In response, Edward M. Flynn, Ms. Mattina's campaign manager at the time, accused Doyle of violating judicial ethics and said he expected a review by the state commission. Flynn, who ran the 1991 re-election campaign of Ms. Mattina's father, Erie County Surrogate Joseph S. Mattina, has since left the campaign and refuses to answer any questions.
Doyle, the area's top administrative judge, said he has not heard from the judicial commission and insists that he was right to speak out.
"What I did was not only appropriate but necessary," Doyle told The Buffalo News. The commission will not disclose any current investigations.
County Republicans are trying to deflect critics who say the party failed to put up a candidate who could challenge D'Amico after his arrest in the park.
"We have to improve this process and make sure this doesn't happen again," Davis said of Ms. Mattina's struggles. Davis set up a lawyers' committee to groom Republican attorneys willing to run in a county where Democrats usually win judicial races.
While he probably will give her campaign race a small amount of party funds, Davis acknowledges that the primary was the key race for Ms. Mattina.
In the community, D'Amico, 51, reminds voters that he started his public career in 1970 as an undersheriff to Sheriff Michael A. Amico. He also was a confidential clerk to Supreme Court Justice M. Delores Denman before being elected to county court in 1987. He is married to the former Carol LaPorta and has three grown children. He holds a law degree from the University of Buffalo.
Ms.

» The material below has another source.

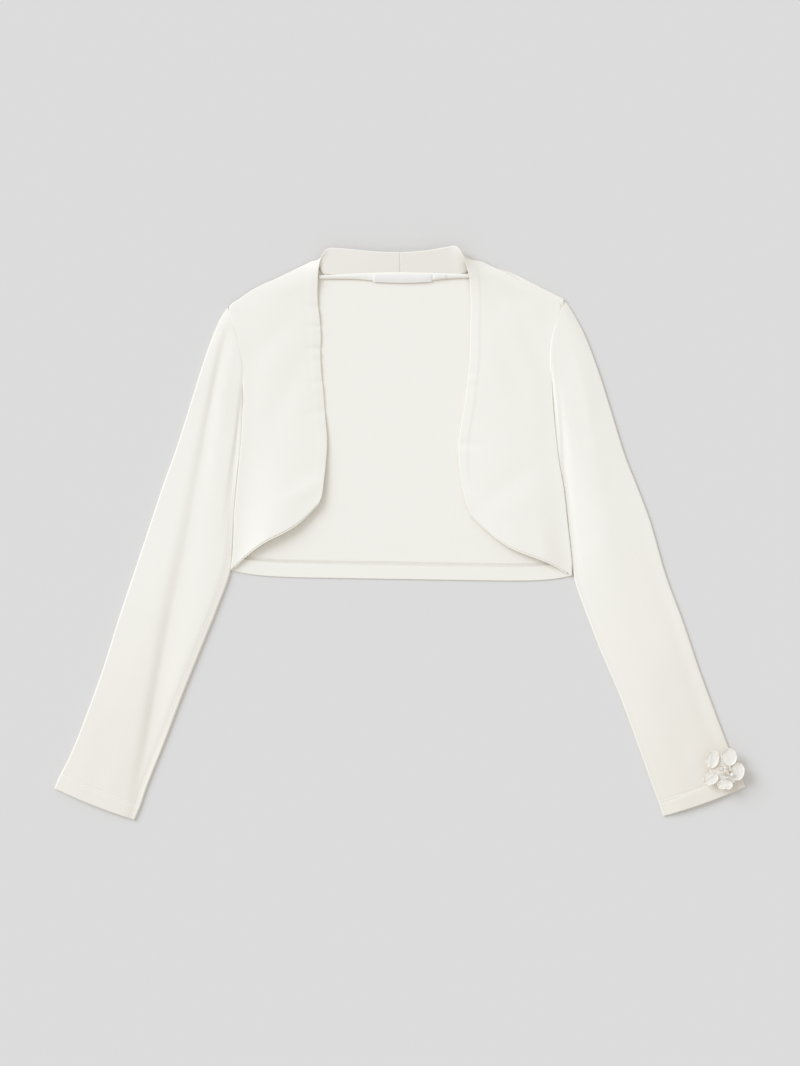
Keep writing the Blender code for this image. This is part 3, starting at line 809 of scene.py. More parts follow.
def add_facing(side):
    """The facing of one front, which curls up to meet it along the free edge."""
    starts = [read_soft(FACING_STARTS, t, START_SPREAD)[0] for t in FRONT_PLACES]
    points = np.array([front_row(side, start + (1 - start) * FACING_SHARES, t)
                       for start, t in zip(starts, FRONT_PLACES)])
    up = facing_up(points)
    points[..., 2] += waves(points, SLOW_WAVES) * lying(FRONT_PLACES)
    points = pinched(side, points)
    across = run_length(points, 1)
    curl = 1 - quarter((across[:, -1:] - across) / EDGE_CURL)
    points -= up * (FACING_GAP * (1 - 0.5 * curl))[..., None]
    outwards = unit(points[0] - points[HEM_ROWS])
    rim = [points[0] + outwards * reach + (0, 0, PEEP_CURL * (reach / PEEP[0]) ** 2) for reach in PEEP]
    points = np.concatenate((rim, points))
    knit = front_knit(points)
    return add_cloth(f"facing_{side}_cloth", f"facing_{side}", points, knit, CLOTH, ivory_jersey)


facings = {side: add_facing(side) for side in SIDES}

# %% [markdown]
# ## The back
# The back lies flat, inside up, and shows between the fronts and below their curved hems. At its
# foot the cloth is turned up 15 mm and held by a two-needle stitch, whose looper thread covers
# the cut edge. That hem is the panel's own cloth: the grid goes on, folds over and lies back on
# itself. Over the left shoulder the back wraps to the front, where its seam shows.

# %% Shape of the back
BACK_TOP = table("x y wrap", (
    (-171.0, 225.0, 0), (-157.0, 237.0, 0), (-144.0, 245.0, 0), (-123.5, 254.6, 0),
    (-106.0, 263.0, 0), (-94.0, 268.4, 0), (-86.0, 270.6, 0), (-75.0, 258.0, 0),
    (-48.0, 258.2, 0), (-24.0, 259.4, 0), (0.0, 259.9, 0), (25.0, 259.2, 0), (52.0, 258.2, 0),
    (66.0, 259.4, 0), (74.0, 269.6, 0), (82.0, 270.6, 0), (94.0, 266.4, 0), (111.0, 260.6, 1.4),
    (122.0, 255.4, 2.7), (133.0, 250.0, 3.8), (145.0, 243.8, 4.4), (155.0, 238.8, 4.8),
    (162.3, 235.2, 5.0),
))
BACK_RIGHT_END = 11                 # the row of the right front where its armhole ends
BACK_LEFT_END = 12                  # the same row of the left front
BACK_HEM_DROP = 6.5                 # the hem hangs below its own corners
BACK_RISE = 3                       # power by which the top curve dies out down the back
BACK_FLAT_END = 0.97                # beyond this share of its length the back nears its top edge
FOLD_RADIUS = 1.2                   # of the fold over the left shoulder
WRAP_UNDER = 2.2                    # its wrapped edge reaches this far under the front
WRAP_WHOLE = 3.0                    # a wrap narrower than this is folded with a smaller radius
BACK_WALL = 0.6
BACK_LYING = 0.32                   # middle of the back's cloth above the surface
HEM_TURN = 15.5                     # how far the hem is turned up
HEM_FOLD = 0.31                     # radius of the fold at the hem's foot
BACK_WAVES = ((0.2, 70, 1.3), (0.1, 30, 4.2))       # heights, sizes and seeds of its slow waves
BACK_WAVES_LEVEL = 0.15             # the height that they swing about
BACK_WAVES_FROM = (20, 60)          # millimetres from the hem over which they begin
NEAR_TOP = (0.90, BACK_FLAT_END)    # shares of its length over which they end again
SIDE_RISE = 2.4                     # its side seams come up to meet the fronts
SIDE_RISE_WIDTH = 5.0
SIDE_RISE_END = (0.6, 0.9)          # which dies out between these shares of its length
SHOULDER_REACH = (1.7, -1.1)        # its left end slips this far under the sleeve's cap
SHOULDER_REACH_WIDTH = 4.0
print("the back's top edge is drawn through", len(BACK_TOP), "places")

# %% The back's cloth
def back_plan(top, v):
    """A row of the back in plan, at share v from its hem to its top edge."""
    first, last = np.array(BACK_TOP[0][:2]), np.array(BACK_TOP[-1][:2])
    share = (top[:, :1] - first[0]) / (last[0] - first[0])
    right = read(RIGHT_ROWS, v * BACK_RIGHT_END)[:2]
    left = read(LEFT_ROWS, v * BACK_LEFT_END)[:2]
    left = left + (last - np.array(LEFT_ROWS[BACK_LEFT_END][:2])) * v ** 8
    rise = top[:, :2] - first - (last - first) * share
    plan = right + (left - right) * share + rise * v ** BACK_RISE
    plan[:, 1] -= BACK_HEM_DROP * (1 - np.abs(2 * share[:, 0] - 1) ** 8) * (1 - v) ** 4
    return plan


def back_row(top, v):
    """A row of the back, lying flat, or near its top edge folding over the left shoulder."""
    if v <= BACK_FLAT_END:
        return np.column_stack((back_plan(top, v), np.full(len(top), BACK_LYING)))
    edge = back_plan(top, 1)
    inwards = back_plan(top, BACK_FLAT_END) - edge
    reach = np.linalg.norm(inwards, axis=1)
    wrap = np.maximum(top[:, 2], 0)
    radius = FOLD_RADIUS * np.minimum(wrap / WRAP_WHOLE, 1) + 1e-6
    flat = reach - radius
    share = (v - BACK_FLAT_END) / (1 - BACK_FLAT_END)
    under = WRAP_UNDER * np.minimum(wrap / WRAP_WHOLE, 1)
    path = share * (flat + pi * radius + np.maximum(wrap - radius, 0) + under)
    angle = np.clip((path - flat) / radius, 0, pi)
    inside = np.where(path <= flat, reach - path, radius * (1 - np.sin(angle)))
    inside = np.where(path > flat + pi * radius, radius + path - flat - pi * radius, inside)
    place = edge + inwards / reach[:, None] * inside[:, None]
    return np.column_stack((place, BACK_LYING + radius * (1 - np.cos(angle))))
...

Mattina, 35, a lawyer for 10 years, has had four legal jobs for the county since 1986. She has spent four years in her current job, a $55,657-a-year position handling legal affairs of the Social Services Department and prosecuting child-abuse, neglect, support and paternity cases.
She and is married to Thaddeus Chmiel and has two young children and is expecting a third next month.
Her law degree is from the Thomas M. Cooley Law School, and she has taken master's-level legal courses at the University at Buffalo.